Some of us prefer life in its essence. Everything is stripped back and the flavour is subtlety.

Then there are others with a grand vision – the maximalists – and with each book, you are building up your universe.

You founded your universe upon two of your books: The Savage Detectives and 2666. Imagine you wrote nothing else, your place in the canon would have nonetheless been assured. There is no escaping the black hole of 2666. It is the vigil – you will pay attention to the horror – and those dead women are an indictment of our collective doom. Each woman in ‘The Part About the Crimes’ was cross-referenced to a real one by Chris Andrews in the appendix to his book.

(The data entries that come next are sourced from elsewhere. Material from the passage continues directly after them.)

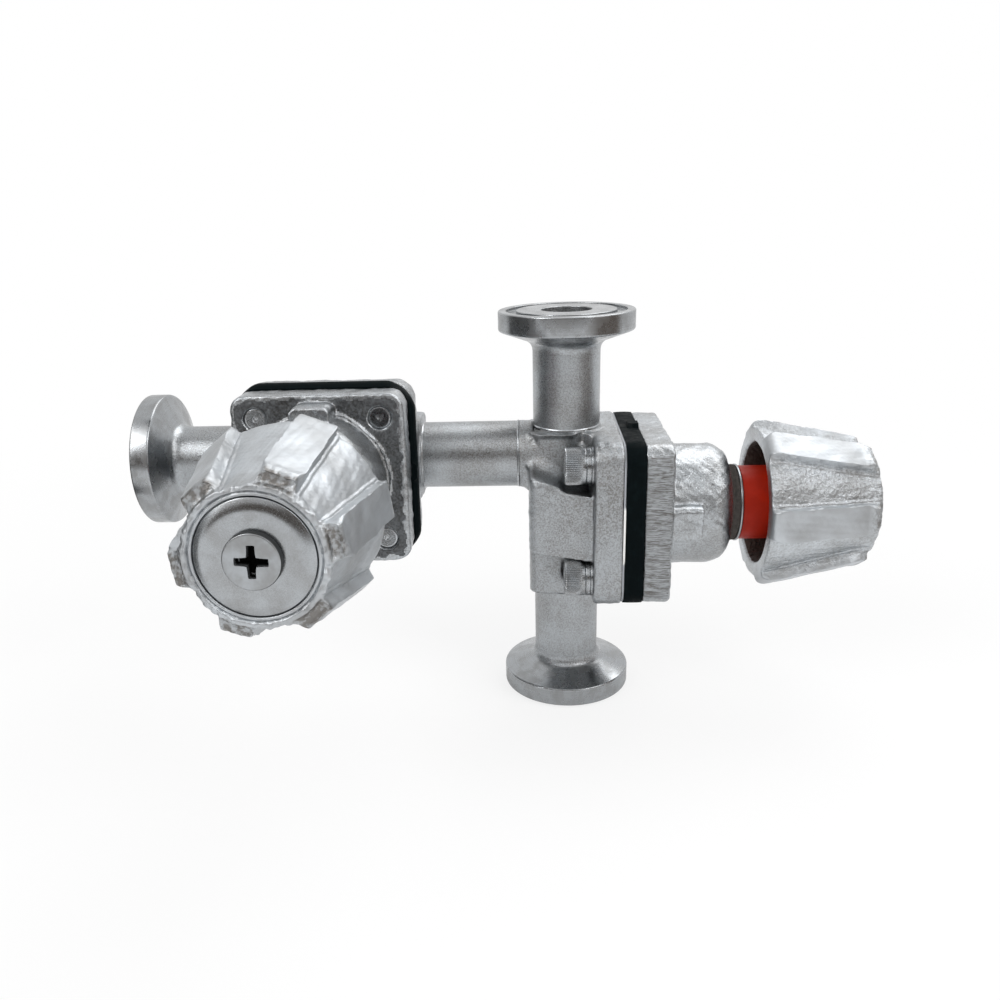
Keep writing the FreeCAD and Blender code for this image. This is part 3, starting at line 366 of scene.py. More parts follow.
class Paint(Nodes):
    """A procedural material on a principled shader."""

    def __init__(self, name, metallic=0.0, roughness=0.5, specular=0.5, colour=(0.8, 0.8, 0.8)):
        self.material = bpy.data.materials.new(name)
        self.material.use_nodes = True
        super().__init__(self.material.node_tree)
        self.shader = self.tree.nodes["Principled BSDF"]
        fixed = {"Metallic": metallic, "Roughness": roughness, "Specular IOR Level": specular,
                 "Base Color": (*colour, 1)}
        for label, value in fixed.items():
            self.shader.inputs[label].default_value = value

    def place(self, frame=None):
        """Object coordinates, turned into a piece's own frame where one is given."""
        here = self.node("ShaderNodeTexCoord", {}, {}, "Object")
        if frame is None:
            return here
        return self.node("ShaderNodeMapping", {"vector_type": "TEXTURE"}, {
            "Vector": here,
            "Location": frame.to_translation(),
            "Rotation": frame.to_euler(),
        })

    def mark(self, label):
        """The number that the piece's own points carry under a name."""
        return self.node("ShaderNodeAttribute", {"attribute_name": label}, {}, "Fac")

    def noise(self, where, size, detail=2.0, roughness=0.5, stretch=None):
        """Noise whose features are about size across; stretch scales it along each axis."""
        if stretch is not None:
            where = self.node("ShaderNodeVectorMath", {"operation": "MULTIPLY"}, {0: where, 1: stretch})
        return self.node("ShaderNodeTexNoise", {}, {
            "Vector": where, "Scale": 1 / size, "Detail": detail, "Roughness": roughness})

    def fit(self, value, low, high, to_low=0.0, to_high=1.0):
        """A value from low..high carried to to_low..to_high, smooth at both ends."""
        return self.node("ShaderNodeMapRange", {"interpolation_type": "SMOOTHSTEP"}, {
            "Value": value, "From Min": low, "From Max": high, "To Min": to_low, "To Max": to_high})

    def blend(self, factor, first, second):
        """Two colours mixed: the first at factor 0, the second at 1."""
        values = {0: factor}
        for slot, shade in ((6, first), (7, second)):
            values[slot] = shade if isinstance(shade, Signal) else (*shade, 1.0)
        return self.node("ShaderNodeMix", {"data_type": "RGBA"}, values, 2)

    def bump(self, height, depth, strength=1.0):
        values = {"Height": height, "Distance": depth, "Strength": strength}
        return self.node("ShaderNodeBump", {}, values)

    def split(self, where):
        return [self.node("ShaderNodeSeparateXYZ", {}, {0: where}, axis) for axis in range(3)]

    def feed(self, colour=None, roughness=None, normal=None):
        """Link what changes over the surface to the shader, and give the material back."""
        for label, value in (("Base Color", colour), ("Roughness", roughness), ("Normal", normal)):
            if value is not None:
                self.tree.links.new(value.socket, self.shader.inputs[label])
        return self.material


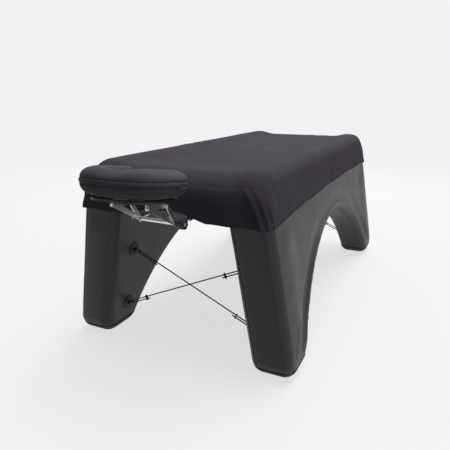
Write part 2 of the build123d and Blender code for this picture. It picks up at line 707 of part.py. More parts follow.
for name, side in SIDES:
    flange_low = mirrored_x(side, FLANGE_X, BAR)
    with BuildPart() as platform_angle:
        with BuildSketch(from_pivots(1, flange_low)):
            with Locations((PIVOT_SPAN / 2, 0)):
                SlotOverall(PIVOT_SPAN + 2 * ANGLE_PAST, ANGLE_HEIGHT)
            with Locations((PIVOT_SPAN / 2, PLATE_UP / 2)):
                Rectangle(PIVOT_SPAN + 2 * ANGLE_PAST, PLATE_UP)
            with Locations((0, 0), (PIVOT_SPAN, 0)):
                Circle(PIVOT, mode=Mode.SUBTRACT)
        extrude(amount=BAR)
        middle_x = side * (FLANGE_X + ANGLE_WIDTH / 2)
        with BuildSketch(platform_plane(middle_x, PIVOT_SPAN / 2, PLATE_UP - BAR)):
            Rectangle(ANGLE_WIDTH, PIVOT_SPAN + 2 * ANGLE_PAST)
            with Locations(*[(side * 5, spot - PIVOT_SPAN / 2) for spot in SCREW_SPOTS]):
                Circle(SCREW, mode=Mode.SUBTRACT)
        extrude(amount=BAR)
    save(platform_angle.part, f"platform_angle_{name}")

    rounds = []
    for back, nut_x in ((0.0, ARM_X + BAR + PLAY), (PIVOT_SPAN, STAY_X + BAR + PLAY)):
        at = platform_plane(back=back).origin
        reach = nut_x - FLANGE_X
        head_low = mirrored_x(side, FLANGE_X - BOLT_HEAD, BOLT_HEAD)
        rounds.append(disc(mirrored_x(side, FLANGE_X, reach), at.Y, at.Z, PIVOT, reach))
        rounds.append(disc(head_low, at.Y, at.Z, BOLT_RADIUS, BOLT_HEAD))
        rounds.append(disc(mirrored_x(side, nut_x, BOLT_NUT), at.Y, at.Z, 2 * PIVOT, BOLT_NUT))
    with BuildPart() as pivot_bolts:
        for piece in rounds:
            add(piece)
    save(pivot_bolts.part, f"pivot_bolts_{name}")

    at = platform_plane(back=PIVOT_SPAN).origin
    width = STAY_X - PLAY - FLANGE_X - BAR
    spacer_low = mirrored_x(side, FLANGE_X + BAR, width)
    pivot_spacer = disc(spacer_low, at.Y, at.Z, SPACER_RADIUS, width, PIVOT)
    save(pivot_spacer, f"pivot_spacer_{name}")

    with BuildPart() as plate_screws:
        spots = [(side * SCREW_X, spot) for spot in SCREW_SPOTS]
        with BuildSketch(platform_plane(up=PLATE_UP - BAR - 2)):
            with Locations(*spots):
                Circle(SCREW_HEAD)
        extrude(amount=2)
        with BuildSketch(platform_plane(up=PLATE_UP - BAR - 2)):
            with Locations(*spots):
                Circle(SCREW)
        extrude(amount=BAR + PLATE)
    save(plate_screws.part, f"plate_screws_{name}")

plate_shape = plate_outline(0)
pad_shape = plate_outline(PAD_INSET)
with BuildPart() as platform_plate:
    with BuildSketch(platform_plane(up=PLATE_UP)):
        add(plate_shape)
    extrude(amount=PLATE)
    spots = [(side * SCREW_X, spot) for _, side in SIDES for spot in SCREW_SPOTS]
    with BuildSketch(platform_plane(up=PLATE_UP)):
        with Locations(*spots):
            Circle(SCREW)
    extrude(amount=PLATE - 2, mode=Mode.SUBTRACT)
save(platform_plate.part, "platform_plate")

with BuildPart() as hook_pad:
    with BuildSketch(platform_plane(up=PLATE_UP + PLATE)):
        add(pad_shape)
    extrude(amount=PAD)
save(hook_pad.part, "hook_pad")

# --- face cushion -------------------------------------------------------

with BuildPart() as face_cushion:
    with BuildSketch(platform_plane(up=PLATE_UP + PLATE + PAD + PLAY)) as outline:
        with Locations((0, CUSHION_BACK - CUSHION_DEPTH / 2)):
            Rectangle(CUSHION_WIDTH, CUSHION_DEPTH)
        fillet(outline.vertices().group_by(Axis.Y)[0], CUSHION_FRONT_ROUND)
        fillet(outline.vertices().group_by(Axis.Y)[-1], CUSHION_BACK_ROUND)
        with Locations((0, FACE_END + FACE_WIDTH / 2)):
            Circle(FACE_WIDTH / 2, mode=Mode.SUBTRACT)
        with Locations((0, FACE_END + FACE_WIDTH / 2 + FACE_DEPTH / 2)):
            Rectangle(FACE_WIDTH, FACE_DEPTH, mode=Mode.SUBTRACT)
        mouth = outline.vertices().group_by(Axis.Y)[-1].sort_by(lambda v: abs(v.X))
        fillet(mouth[0:2], FACE_MOUTH_ROUND)
    extrude(amount=CUSHION)
    flat = [f for f in face_cushion.faces().filter_by(GeomType.PLANE) if abs(f.normal_at().Z) > 0.9]
    fillet([e for f in flat for e in f.edges()], CUSHION_ROUND)
save(face_cushion.part, "face_cushion")
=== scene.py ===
import json
import math

import bmesh
import bpy
import numpy as np
from mathutils import Matrix, Vector, noise
from mathutils.bvhtree import BVHTree


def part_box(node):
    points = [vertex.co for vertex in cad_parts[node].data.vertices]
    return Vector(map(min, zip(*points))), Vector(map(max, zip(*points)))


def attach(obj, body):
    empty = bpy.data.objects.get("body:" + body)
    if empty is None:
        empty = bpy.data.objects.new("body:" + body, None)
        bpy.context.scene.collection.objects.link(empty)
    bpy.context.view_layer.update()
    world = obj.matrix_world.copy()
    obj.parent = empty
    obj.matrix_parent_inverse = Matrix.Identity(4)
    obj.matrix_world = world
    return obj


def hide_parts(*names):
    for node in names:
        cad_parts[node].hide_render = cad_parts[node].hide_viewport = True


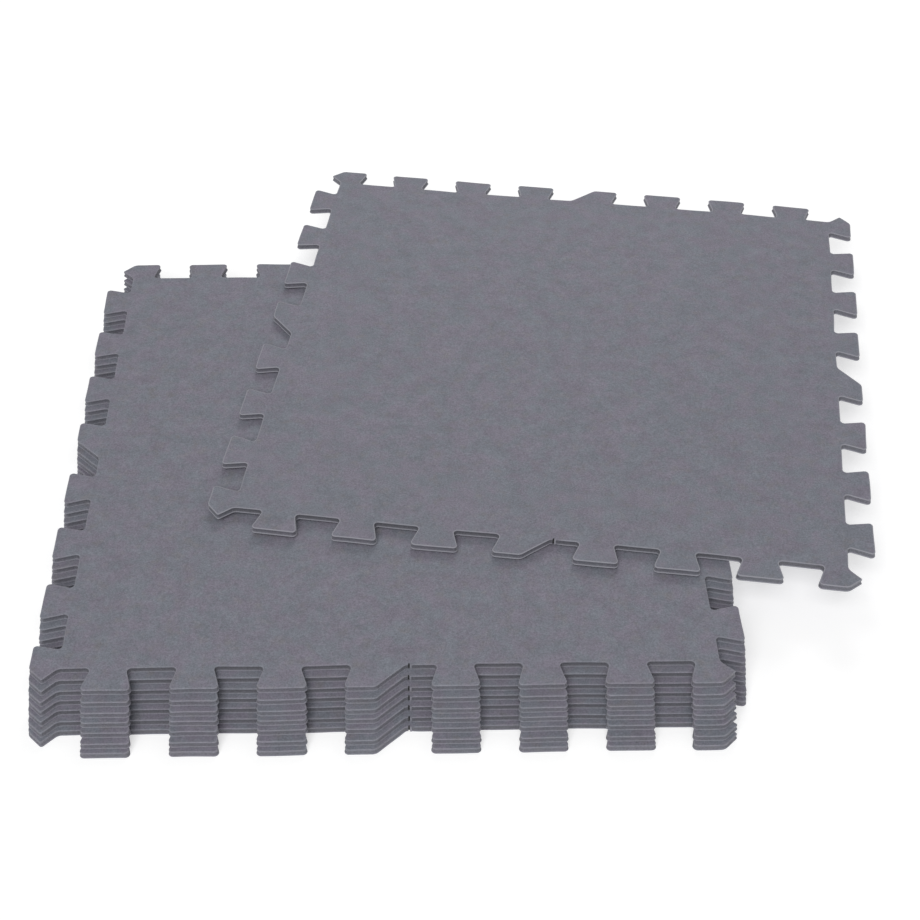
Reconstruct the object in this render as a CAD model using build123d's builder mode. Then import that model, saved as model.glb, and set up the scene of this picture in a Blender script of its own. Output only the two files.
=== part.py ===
from build123d import *
import os

# A pile of interlocking foam floor mats: a set of like mats stacked flat, each a little further
# forward than the one above it, and one loose mat laid askew on top of the pile.
# Millimetres, +Z up. The origin is the middle of the bottom mat's underside, -Y is the front.

# Driving dimensions
mat_side = 500.0  # nominal side, corner tip to corner tip
mat_thickness = 5.0
tabs_per_side = 8
tab_depth = 21.0  # from the bottom of a slot to the end of a tab
tab_head_width = 36.8
tab_corner_radius = 3.0
slant_corner_radius = 7.0  # where a slanted cut turns into a straight one
corner_tip_radius = 1.5

# How far each mat of the pile lies behind the one below it, from the bottom up
steps_back = [4.5, 6.0, 5.0, 4.5, 6.0, 7.0]

loose_mat_turn = -8.7  # degrees about +Z
loose_mat_right = 149.0  # from the middle of the pile's top mat
loose_mat_back = 120.0

# Worked-out dimensions
half_side = mat_side / 2
pitch = mat_side / tabs_per_side
tab_root_width = pitch - tab_head_width  # so that a slot is the same shape as a tab
slot_line = half_side - tab_depth / 2
head_line = half_side + tab_depth / 2
slant_run = tab_depth / 2  # the slanted cuts run at 45 degrees
first_tab = pitch * 3 / 4 - half_side  # tabs stand at three quarters of each pitch
middle_tab = tabs_per_side // 2 - 1
corner_tab = tabs_per_side - 1


def side_points():
    """Corners of the cut along the front side, from its left corner tip to the last tab.

    Each tab is a dovetail. The middle tab and the corner tab keep only their first flank and end in
    a slant, so the cut is the same when it is turned half round about the middle of the side.
    """
    points = [(-half_side, -half_side), (slant_run - half_side, -slot_line)]
    for tab in range(tabs_per_side):
        centre = first_tab + tab * pitch
        points.append((centre - tab_root_width / 2, -slot_line))
        points.append((centre - tab_head_width / 2, -head_line))
        if tab == middle_tab:
            points.append((-slant_run, -head_line))
            points.append((slant_run, -slot_line))
        elif tab == corner_tab:
            points.append((half_side - slant_run, -head_line))
        else:
            points.append((centre + tab_head_width / 2, -head_line))
            points.append((centre + tab_root_width / 2, -slot_line))
    return points


def is_tip(vertex):
    """True at the four corner tips, where two mats' slants would meet."""
    return abs(abs(vertex.X) - half_side) < 1e-3 and abs(abs(vertex.Y) - half_side) < 1e-3


def is_slant_end(vertex):
    """True where a slanted cut meets a slot line or a head line, mid-side and beside each tip."""
    near = min(abs(vertex.X), abs(vertex.Y))
    return abs(near - slant_run) < 1e-3 or abs(near - (half_side - slant_run)) < 1e-3


# Outline: one side's cut, repeated four times about the middle, then rounded where the knife turns
with BuildSketch() as outline:
    with BuildLine():
        corners = []
        for quarter in range(4):
            for x, y in side_points():
                corners.append(Vector(x, y).rotate(Axis.Z, 90 * quarter))
        Polyline(*corners, close=True)
    make_face()
    tips = outline.vertices().filter_by(is_tip)
    slant_ends = outline.vertices().filter_by(is_slant_end)
    dovetails = outline.vertices().filter_by(lambda v: not is_tip(v) and not is_slant_end(v))
    fillet(tips, radius=corner_tip_radius)
    fillet(slant_ends, radius=slant_corner_radius)
    fillet(dovetails, radius=tab_corner_radius)

os.makedirs("parts", exist_ok=True)


def make_mat(name, plane):
    """One die-cut foam mat, lying with its underside on the plane."""
    with BuildPart() as mat:
        with BuildSketch(plane):
            add(outline.sketch)
        extrude(amount=mat_thickness)
    mat.part.label = name
    export_step(mat.part, "parts/" + name + ".step")
    print(name, "size", mat.part.bounding_box().size, "volume", round(mat.part.volume))


# The pile, from the bottom mat up
mats_in_pile = len(steps_back) + 1
for layer in range(mats_in_pile):
    pile_back = sum(steps_back[:layer])
    pile_height = layer * mat_thickness
    make_mat("pile_mat_" + str(layer + 1), Plane((0, pile_back, pile_height)))

# The loose mat, laid flat on the top mat of the pile
loose_middle = (loose_mat_right, sum(steps_back) + loose_mat_back, mats_in_pile * mat_thickness)
make_mat("loose_mat", Plane(loose_middle).rotated((0, 0, loose_mat_turn)))
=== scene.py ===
import math

import bpy
import numpy as np
from mathutils import Matrix, Vector
from mathutils.geometry import delaunay_2d_cdt


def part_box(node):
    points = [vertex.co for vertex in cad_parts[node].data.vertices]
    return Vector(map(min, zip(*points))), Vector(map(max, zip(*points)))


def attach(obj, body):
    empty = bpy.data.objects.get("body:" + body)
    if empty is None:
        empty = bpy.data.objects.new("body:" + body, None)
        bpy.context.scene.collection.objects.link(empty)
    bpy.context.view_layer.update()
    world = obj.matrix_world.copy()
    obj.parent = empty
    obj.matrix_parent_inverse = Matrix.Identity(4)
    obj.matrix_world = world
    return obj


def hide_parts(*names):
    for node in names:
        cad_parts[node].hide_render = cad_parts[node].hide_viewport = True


# A pile of interlocking foam floor mats with one loose mat laid askew on top. Metres, +Z up, the
# origin is the middle of the bottom mat's underside and the front of the pile faces -Y.
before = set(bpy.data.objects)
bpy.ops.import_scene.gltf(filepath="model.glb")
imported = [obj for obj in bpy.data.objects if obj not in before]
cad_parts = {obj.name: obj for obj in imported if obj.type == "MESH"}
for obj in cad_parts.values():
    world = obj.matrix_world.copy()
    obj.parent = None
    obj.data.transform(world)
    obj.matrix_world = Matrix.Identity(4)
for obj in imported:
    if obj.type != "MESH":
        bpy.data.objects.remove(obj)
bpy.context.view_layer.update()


# ------------------------------------------------------------------ camera
# A portrait lens on a stand in front of the pile, a little to its left, looking down on it.
look_at = Vector((0.056, 0.015, 0.035))
camera_azimuth = math.radians(-2.0)
camera_elevation = math.radians(41.7)
camera_distance = 1.428
camera_roll = math.radians(0.76)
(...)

The truth has been given the barest facelift and you gave each woman in the fictional version a name and a story to put flesh on bones the world has pretended to believe did not actually exist.

I wondered if the violence was gratuitous, if the reader is meant to find a moral in the battery. Is this strangling the reader because you do not wish to allow them off the hook so easily? But even in the darkness, there is life and there remains the antidote of humour and absurdity so that the reading does not make us despair that the world is ultimately and incurably sick.

If 2666 is the dead, then The Savage Detectives is the living, and the other books were the rest of the universe properly coloured in.


Stars and interpreting

Who do you belong to now that it is the dead of night?

The mind grows pensive. Time unfurls. This is the mind in rewind.

You are the watchmen in the tower far removed.

The theories are being written, the theories about theories, sibling theories, theories with three generations of ancestry.

You are favoured in serious circles as the writer of very big books.

You are favoured in other circles for your freedom, for writing stories that are populated with people who are desperately alive.

Every person – writer or otherwise – is best understood by what they love. I love Patti Smith because of her love for books, I love Borges because of his love of literature. You loved him for his humour, his jokes – evident in your work – but these are not emphasised in the interpretation of your books.

Once the work is in the world, the writer is made to vanish beneath the magic act of interpreting.

The reader and writer meet. They converse across a written space. The reader is interpreting the work as it relates to herself. This is an individual act that builds up an entire universe.

The reader and writer meet in a temporary place. They speak for a while. Despite the debt, despite the effect, the book is shut, the conversation ends, and like that, the reader is forever changed.


Secret handshakes, little nods

A reference to one book is a reference to many books that are tangents in the Bolañoverse.

I took up reading Bolaño after reading Patti Smith. M Train and Year of the Monkey can spark reading odysseys.

I read his books in the order provided in my Bolaño reading list. Some have been read twice, others five times. This was written while referring to an upside-down copy of Between Parentheses. I am comforted that other books of his remain to be read, others are yet to arrive in the English-speaking room.

Chris Andrews is one of Bolaño’s translators and he has tag-teamed with Natasha Wimmer to translate the universe. His book Roberto Bolaño’s Fiction: An Expanding Universe cross-references a real woman with each dead woman in 2666.

Then there is Jorge Luis Borges. Read his Collected Fictions. Read his Collected Poems. Don’t forget his non-fiction too.

Uncle Gabo makes his point about the symbolism in his stories in The Scandal of the Century.

Reading a universe lends itself to obsession and for the uncertain, ‘Posthumous Bolaño’ by Dustin Illingworth in the Paris Review is a good place to start. He is the one who called The Savage Detectives the book of a future cult.

All writing is a series of secret handshakes and little nods. Gabrielle Carey understands better than anyone the value of humour in writing and so this is dedicated to the underground writings of Gabrielle.